Work to be completed: Reproduce each record exactly.

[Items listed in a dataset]
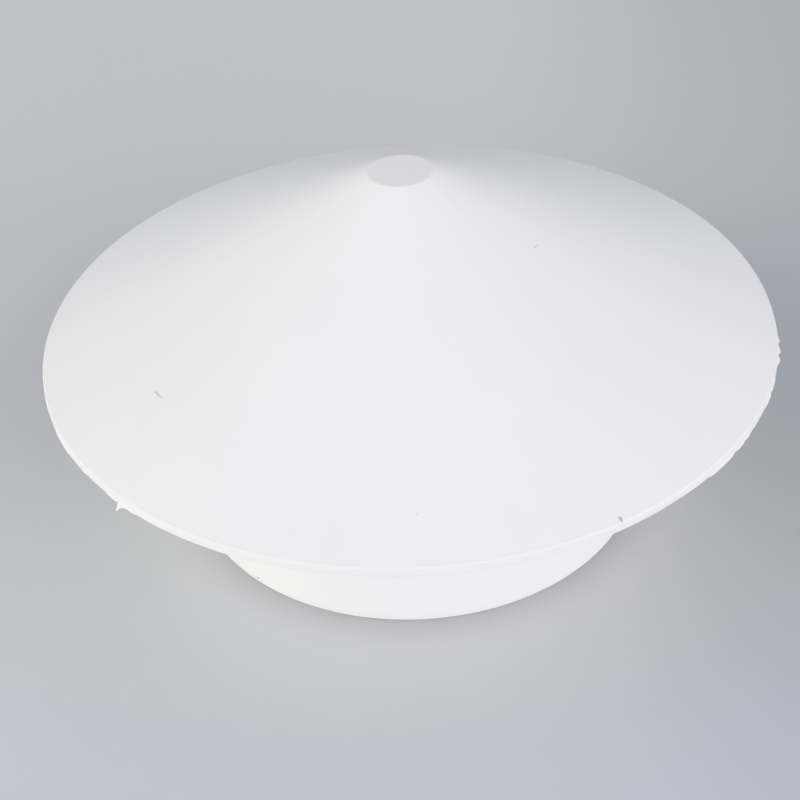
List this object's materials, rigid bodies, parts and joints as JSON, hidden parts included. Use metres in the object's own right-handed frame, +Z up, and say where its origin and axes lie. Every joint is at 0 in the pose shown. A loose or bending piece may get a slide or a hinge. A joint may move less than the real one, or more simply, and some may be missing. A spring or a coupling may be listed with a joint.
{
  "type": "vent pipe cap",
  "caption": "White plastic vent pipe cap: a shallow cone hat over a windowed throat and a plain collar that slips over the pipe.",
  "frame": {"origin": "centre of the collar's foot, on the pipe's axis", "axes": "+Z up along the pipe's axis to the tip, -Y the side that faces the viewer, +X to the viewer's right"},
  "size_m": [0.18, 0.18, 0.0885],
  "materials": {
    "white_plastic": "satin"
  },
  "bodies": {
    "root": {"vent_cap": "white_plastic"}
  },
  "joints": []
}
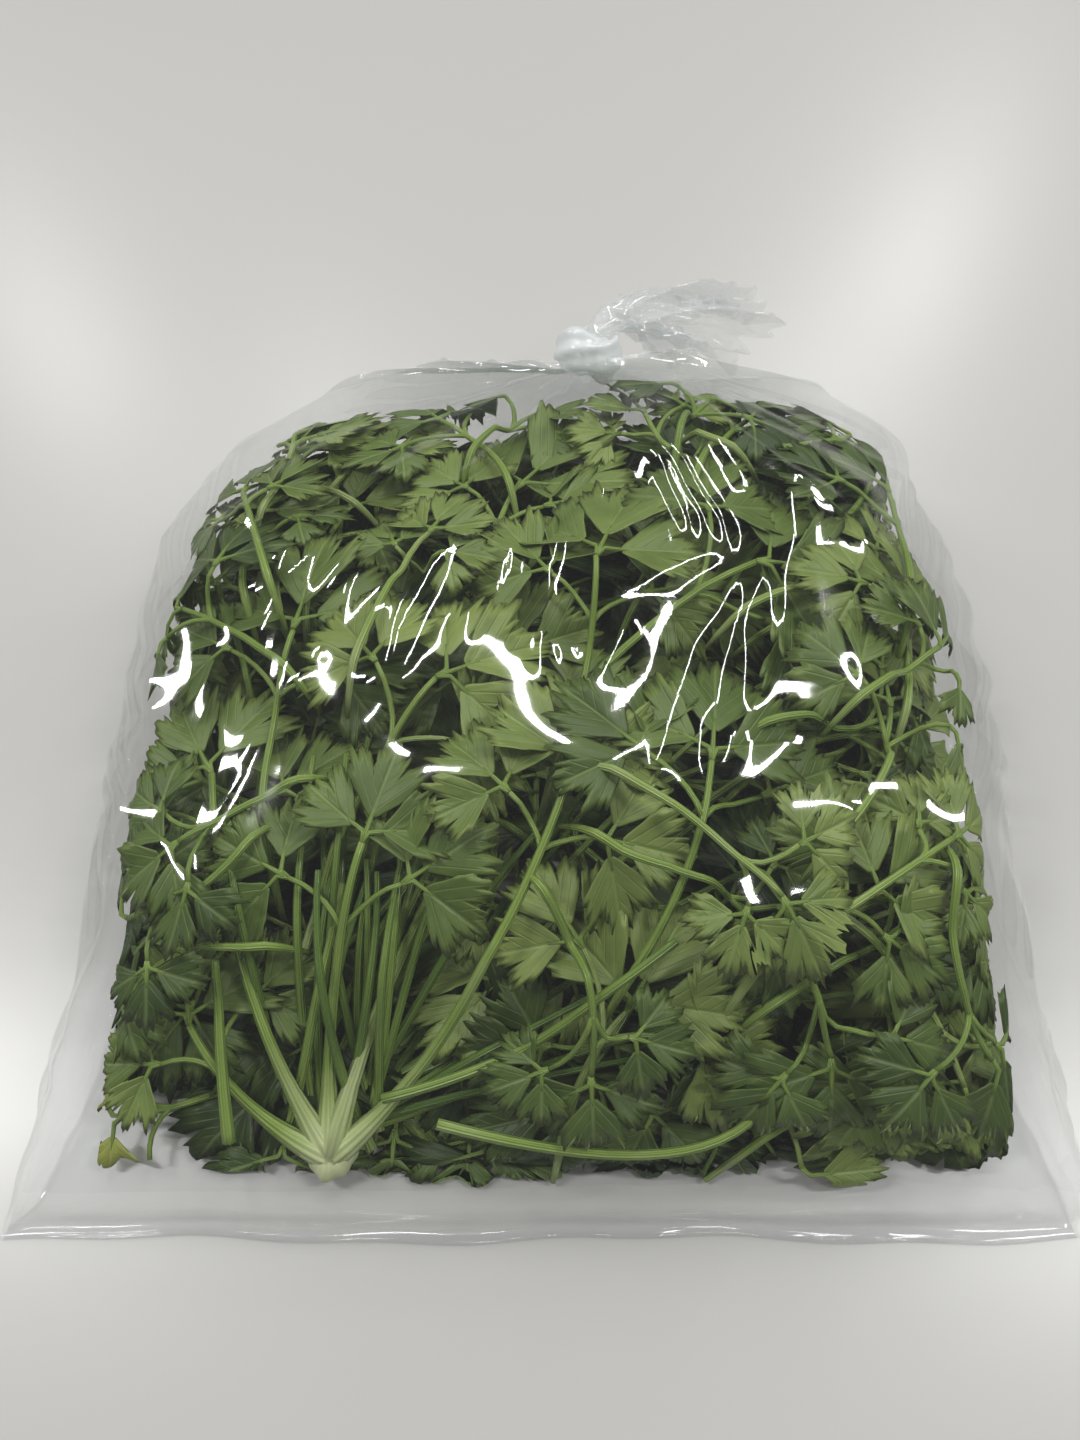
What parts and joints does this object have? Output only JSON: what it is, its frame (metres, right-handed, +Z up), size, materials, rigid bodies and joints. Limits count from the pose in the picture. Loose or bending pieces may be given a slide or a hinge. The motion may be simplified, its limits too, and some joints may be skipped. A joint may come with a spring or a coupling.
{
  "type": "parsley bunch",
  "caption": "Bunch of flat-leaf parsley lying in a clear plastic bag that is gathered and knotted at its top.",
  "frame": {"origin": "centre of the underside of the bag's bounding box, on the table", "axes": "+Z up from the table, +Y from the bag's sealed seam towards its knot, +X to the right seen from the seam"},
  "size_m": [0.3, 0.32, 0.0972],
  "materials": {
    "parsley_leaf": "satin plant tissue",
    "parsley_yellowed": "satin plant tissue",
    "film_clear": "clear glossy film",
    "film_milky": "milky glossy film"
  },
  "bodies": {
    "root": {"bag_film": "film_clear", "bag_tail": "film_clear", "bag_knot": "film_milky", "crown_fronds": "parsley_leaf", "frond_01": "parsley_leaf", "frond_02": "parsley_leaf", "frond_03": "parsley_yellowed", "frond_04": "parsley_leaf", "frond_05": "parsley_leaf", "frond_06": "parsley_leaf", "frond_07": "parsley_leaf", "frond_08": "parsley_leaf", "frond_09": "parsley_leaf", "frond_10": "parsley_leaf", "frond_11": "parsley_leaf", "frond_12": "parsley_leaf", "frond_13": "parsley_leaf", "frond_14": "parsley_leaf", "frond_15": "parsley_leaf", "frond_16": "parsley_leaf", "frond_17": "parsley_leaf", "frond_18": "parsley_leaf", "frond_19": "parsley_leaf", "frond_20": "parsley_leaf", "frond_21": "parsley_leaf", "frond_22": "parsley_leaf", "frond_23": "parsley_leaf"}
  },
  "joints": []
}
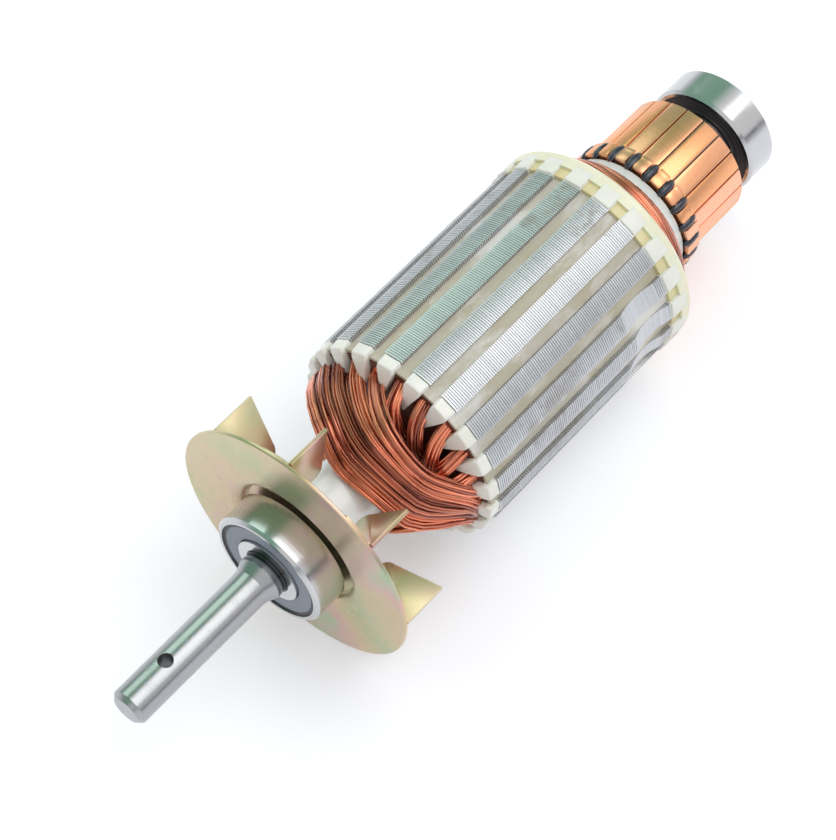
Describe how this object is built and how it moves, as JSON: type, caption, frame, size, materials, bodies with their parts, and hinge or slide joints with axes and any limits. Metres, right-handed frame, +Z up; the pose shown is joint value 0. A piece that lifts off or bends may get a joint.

Exercise response:
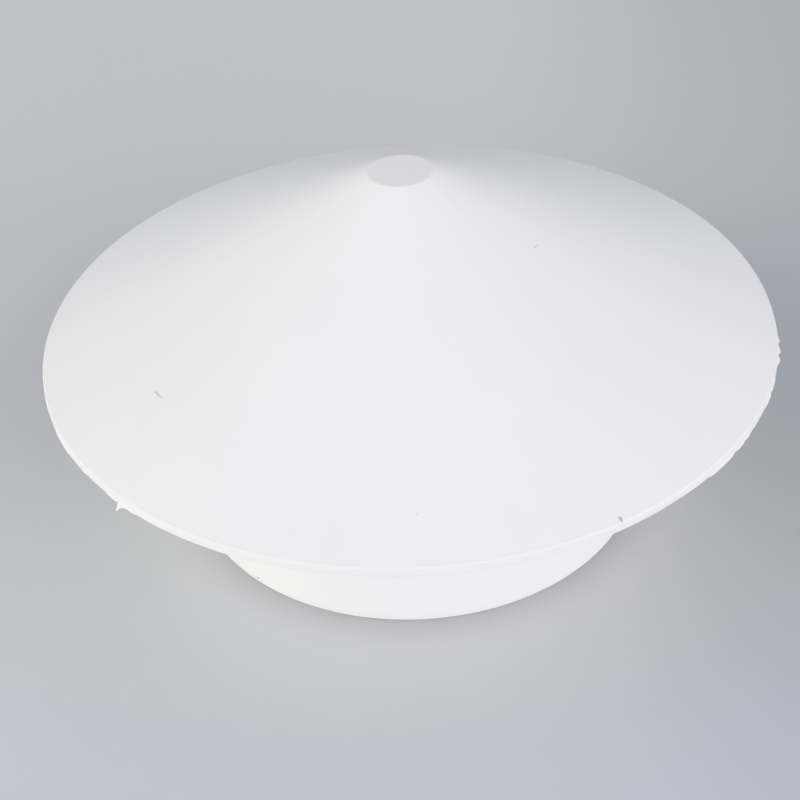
List this object's materials, rigid bodies, parts and joints as JSON, hidden parts included. Use metres in the object's own right-handed frame, +Z up, and say where its origin and axes lie. Every joint is at 0 in the pose shown. A loose or bending piece may get a slide or a hinge. A joint may move less than the real one, or more simply, and some may be missing. A spring or a coupling may be listed with a joint.
{
  "type": "vent pipe cap",
  "caption": "White plastic vent pipe cap: a shallow cone hat over a windowed throat and a plain collar that slips over the pipe.",
  "frame": {"origin": "centre of the collar's foot, on the pipe's axis", "axes": "+Z up along the pipe's axis to the tip, -Y the side that faces the viewer, +X to the viewer's right"},
  "size_m": [0.18, 0.18, 0.0885],
  "materials": {
    "white_plastic": "satin"
  },
  "bodies": {
    "root": {"vent_cap": "white_plastic"}
  },
  "joints": []
}
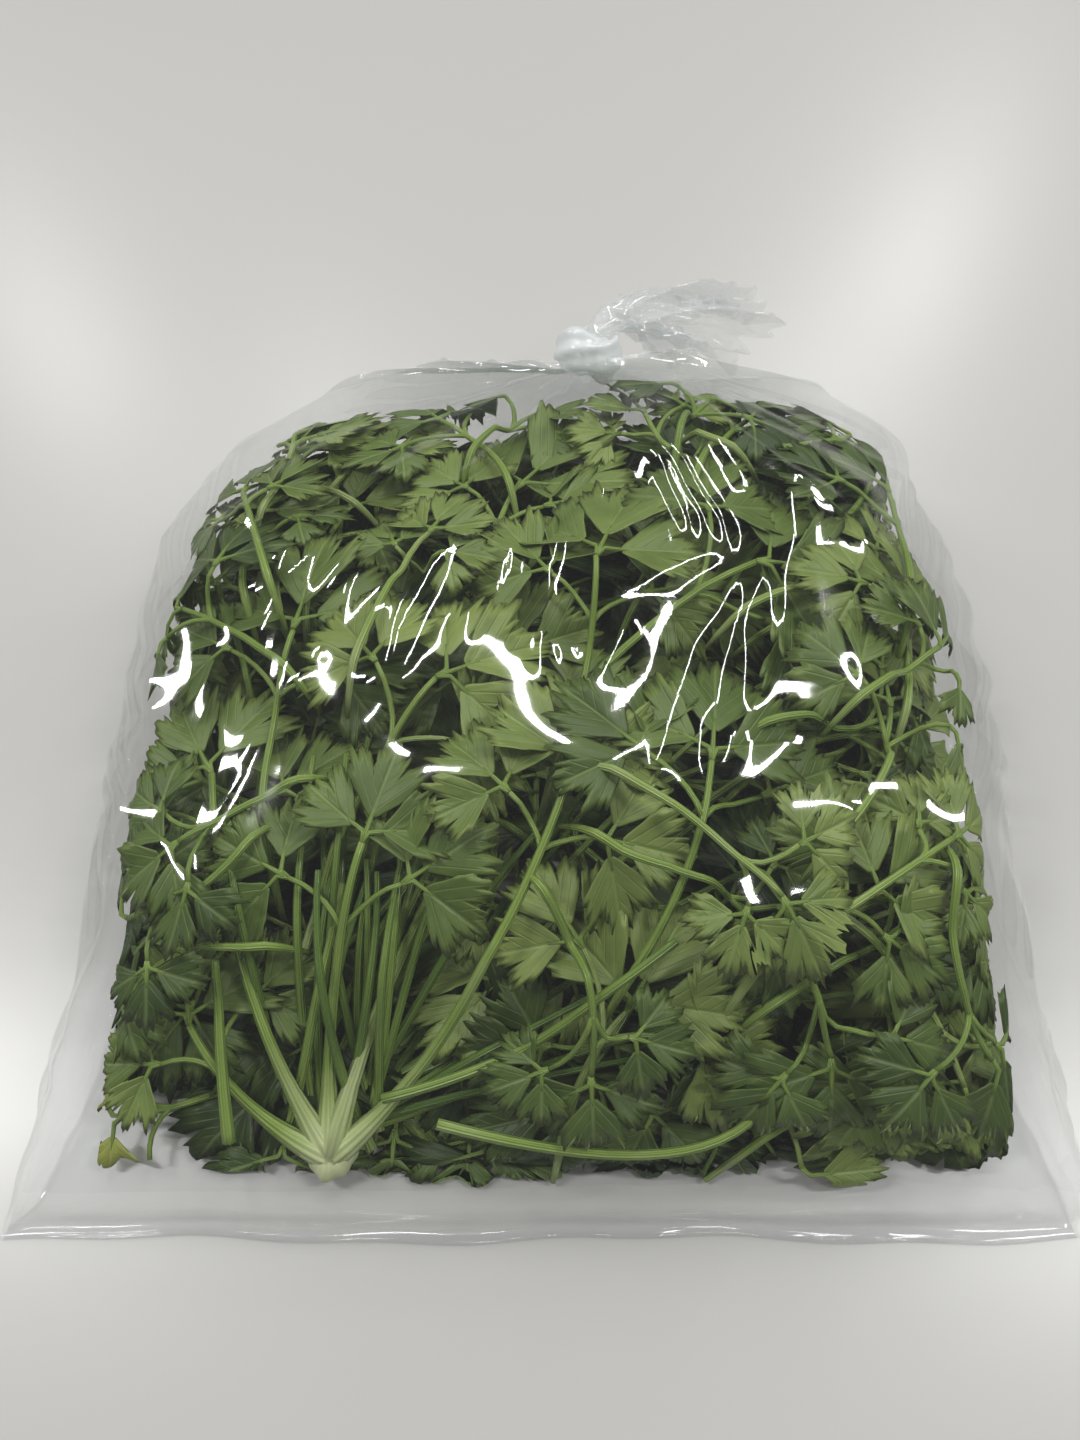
What parts and joints does this object have? Output only JSON: what it is, its frame (metres, right-handed, +Z up), size, materials, rigid bodies and joints. Limits count from the pose in the picture. Loose or bending pieces may be given a slide or a hinge. The motion may be simplified, its limits too, and some joints may be skipped. A joint may come with a spring or a coupling.
{
  "type": "parsley bunch",
  "caption": "Bunch of flat-leaf parsley lying in a clear plastic bag that is gathered and knotted at its top.",
  "frame": {"origin": "centre of the underside of the bag's bounding box, on the table", "axes": "+Z up from the table, +Y from the bag's sealed seam towards its knot, +X to the right seen from the seam"},
  "size_m": [0.3, 0.32, 0.0972],
  "materials": {
    "parsley_leaf": "satin plant tissue",
    "parsley_yellowed": "satin plant tissue",
    "film_clear": "clear glossy film",
    "film_milky": "milky glossy film"
  },
  "bodies": {
    "root": {"bag_film": "film_clear", "bag_tail": "film_clear", "bag_knot": "film_milky", "crown_fronds": "parsley_leaf", "frond_01": "parsley_leaf", "frond_02": "parsley_leaf", "frond_03": "parsley_yellowed", "frond_04": "parsley_leaf", "frond_05": "parsley_leaf", "frond_06": "parsley_leaf", "frond_07": "parsley_leaf", "frond_08": "parsley_leaf", "frond_09": "parsley_leaf", "frond_10": "parsley_leaf", "frond_11": "parsley_leaf", "frond_12": "parsley_leaf", "frond_13": "parsley_leaf", "frond_14": "parsley_leaf", "frond_15": "parsley_leaf", "frond_16": "parsley_leaf", "frond_17": "parsley_leaf", "frond_18": "parsley_leaf", "frond_19": "parsley_leaf", "frond_20": "parsley_leaf", "frond_21": "parsley_leaf", "frond_22": "parsley_leaf", "frond_23": "parsley_leaf"}
  },
  "joints": []
}
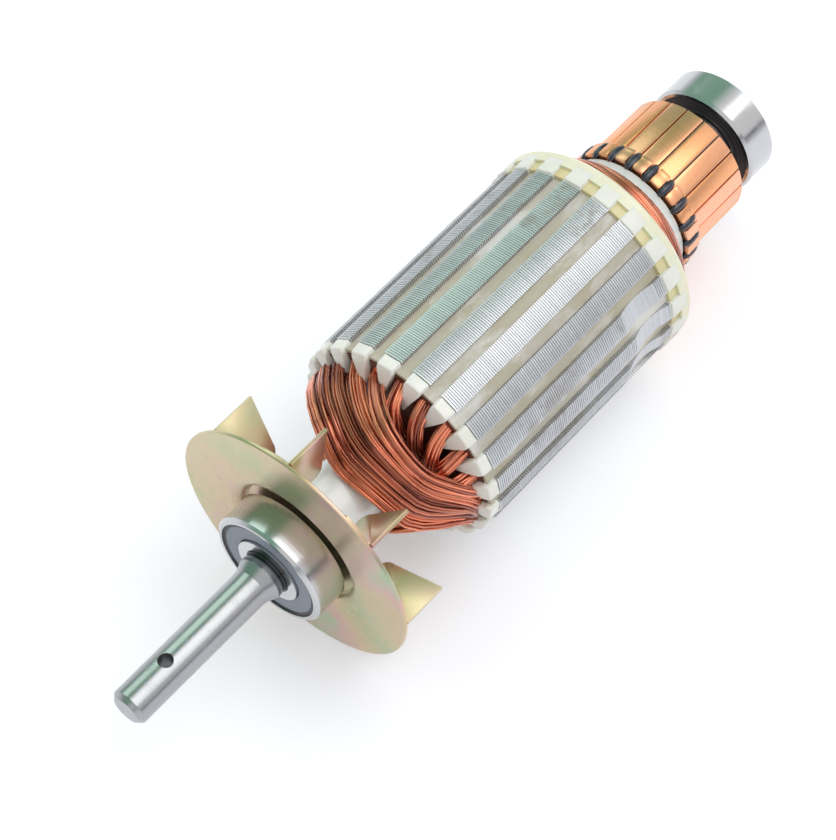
Describe how this object is built and how it moves, as JSON: type, caption, frame, size, materials, bodies with their parts, and hinge or slide joints with axes and any limits. Metres, right-handed frame, +Z up; the pose shown is joint value 0. A piece that lifts off or bends may get a joint.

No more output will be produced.